Tip 7: Immediately Contact an Attorney if You’re Detained or Arrested

If you are detained or arrested by ICE, you should immediately contact an experienced immigration attorney about your case.

Remember, everyone in the United States, regardless of their nationality, legal status, or skin color, has the right to representation in legal matters.

Note, however, that this does not mean the government will provide an attorney for you.

Unlike in criminal courts, there are no court-appointed attorneys in immigration courts.

You must hire your own attorney.

Tip 8: Don’t Sign Anything

As one final tip, an ICE agent will sometimes ask you to sign a document pertaining to your immigration status or detainment.

Signing such a document is never in your best interests, and may lead to your deportation even if you are otherwise in the country legally.

Always speak with an attorney before you sign any documents.


Young woman at home having coffee and making a preparedness plan

As an individual living in the United States, you always have the right to remain silent, the right to an attorney, and protection against illegal search and seizure.

If ICE agents come to your home, do not open the door, give out any information besides your name, or sign any paperwork.
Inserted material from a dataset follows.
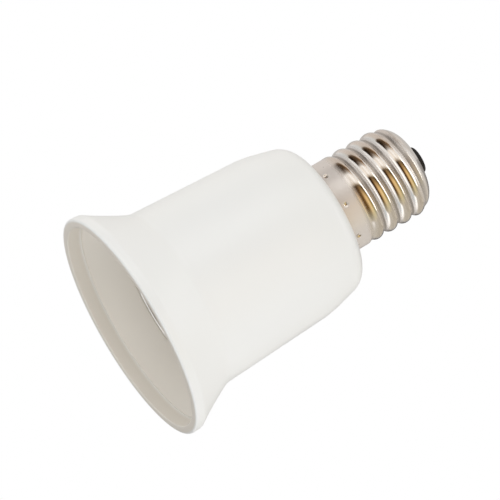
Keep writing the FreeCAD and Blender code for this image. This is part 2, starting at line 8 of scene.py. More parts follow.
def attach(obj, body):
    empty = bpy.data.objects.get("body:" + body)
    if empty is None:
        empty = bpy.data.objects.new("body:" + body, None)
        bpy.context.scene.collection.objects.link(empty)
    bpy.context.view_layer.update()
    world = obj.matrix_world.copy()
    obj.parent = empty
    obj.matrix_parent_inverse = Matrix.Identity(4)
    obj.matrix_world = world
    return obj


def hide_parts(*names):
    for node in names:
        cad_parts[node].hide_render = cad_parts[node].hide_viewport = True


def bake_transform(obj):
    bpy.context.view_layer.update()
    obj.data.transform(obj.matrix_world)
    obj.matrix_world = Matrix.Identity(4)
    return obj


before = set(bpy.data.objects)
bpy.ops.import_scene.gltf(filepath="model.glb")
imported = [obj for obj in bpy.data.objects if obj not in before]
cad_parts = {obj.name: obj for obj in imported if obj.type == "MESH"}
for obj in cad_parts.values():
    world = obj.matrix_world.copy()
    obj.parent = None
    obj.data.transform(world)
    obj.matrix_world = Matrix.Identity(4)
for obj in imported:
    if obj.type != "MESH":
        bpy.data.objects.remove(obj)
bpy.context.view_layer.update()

# Camera: a long lens, a little below the plane of the mouth and rolled, so that the screw cap
# points up to the right. The centre of the mouth falls on one named pixel of the picture.
IMAGE_SIZE = 500
LENS_MM = 700.0
SENSOR_MM = 36.0
PIXELS_PER_METRE = 5940.0
MOUTH_CENTRE_PIXEL = (129.15, 327.55)
CAMERA_TILT = math.radians(14.8)
AXIS_RISE = math.radians(30.2)

forward = Vector((0, math.cos(CAMERA_TILT), math.sin(CAMERA_TILT)))
axis_seen = Vector((0, -math.sin(CAMERA_TILT), math.cos(CAMERA_TILT)))
across_seen = Vector((1, 0, 0))
image_right = across_seen * math.sin(AXIS_RISE) + axis_seen * math.cos(AXIS_RISE)
image_up = axis_seen * math.sin(AXIS_RISE) - across_seen * math.cos(AXIS_RISE)
distance = LENS_MM / SENSOR_MM * IMAGE_SIZE / PIXELS_PER_METRE
right_of_centre = (MOUTH_CENTRE_PIXEL[0] - IMAGE_SIZE / 2) / PIXELS_PER_METRE
above_centre = (IMAGE_SIZE / 2 - MOUTH_CENTRE_PIXEL[1]) / PIXELS_PER_METRE

camera_data = bpy.data.cameras.new("camera")
camera_data.lens = LENS_MM
camera_data.sensor_width = SENSOR_MM
camera = bpy.data.objects.new("camera", camera_data)
bpy.context.scene.collection.objects.link(camera)
turn = Matrix((image_right, image_up, -forward)).transposed()
place = -forward * distance - image_right * right_of_centre - image_up * above_centre
camera.matrix_world = Matrix.Translation(place) @ turn.to_4x4()
bpy.context.scene.camera = camera

# Studio: white all round to the camera and to the metal, and an even dim white for the light
# on the object. Soft lamps stand at both sides, and a long narrow one over the cap. Curved
# cards, seen only in reflections, are the dark, pale and wooden parts of a room.
AMBIENT_STRENGTH = 0.62
SIDE_WATTS = 1.38
SIDE_SIZE = 0.45
SIDE_ACROSS = 0.87
SIDE_NEAR = 0.50
END_WATTS = 0.58
END_LENGTH = 0.90
END_WIDTH = 0.085
END_DIRECTION = (0.12, -0.26, 0.96)
END_COLOUR = (1.0, 0.95, 0.86)
LAMP_AIM = (0, 0, 0.03)
LAMP_DISTANCE = 0.60
CARD_RADIUS = 0.50
CARD_HEIGHT = 0.048
CARD_STEPS = 24
STREAK_SCALE = 45.0
STREAK_COLOURS = [(0.0, 0.35, 0.33, 0.31, 1.0), (1.0, 1.0, 1.0, 1.0, 1.0)]
STREAK_LOW = 0.4
STREAK_HIGH = 0.6
EVEN = [(0.0, 1.0, 1.0, 1.0, 1.0), (1.0, 1.0, 1.0, 1.0, 1.0)]


def feed(tree, value, socket):
    """Puts a number, a colour or the value of another socket into a socket."""
    if isinstance(value, bpy.types.NodeSocket):
        tree.links.new(value, socket)
    else:
        socket.default_value = value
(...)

Additionally, remember that ICE agents rarely carry judicial warrants.

If the agents only have a Form I-205, you can simply keep your door closed and tell them to leave.

They may only search or enter your home if they have a warrant signed by a judge.

If you must open your door, be sure to state that you do not allow the officers entry, but are only trying to read their warrants or other paperwork.

If the officers do enter your home, do not resist, and express your right to remain silent.

Remember to always have a plan in case if ICE were to show up unexpectedly. 

Further, everyone in your home should know about this plan, including any children who are living with you.

Finally, remember to contact an attorney immediately if you are detained by ICE.

Sadly, immigration law is both complex and often unfair, and only an attorney can sufficiently help you fight the charges against you.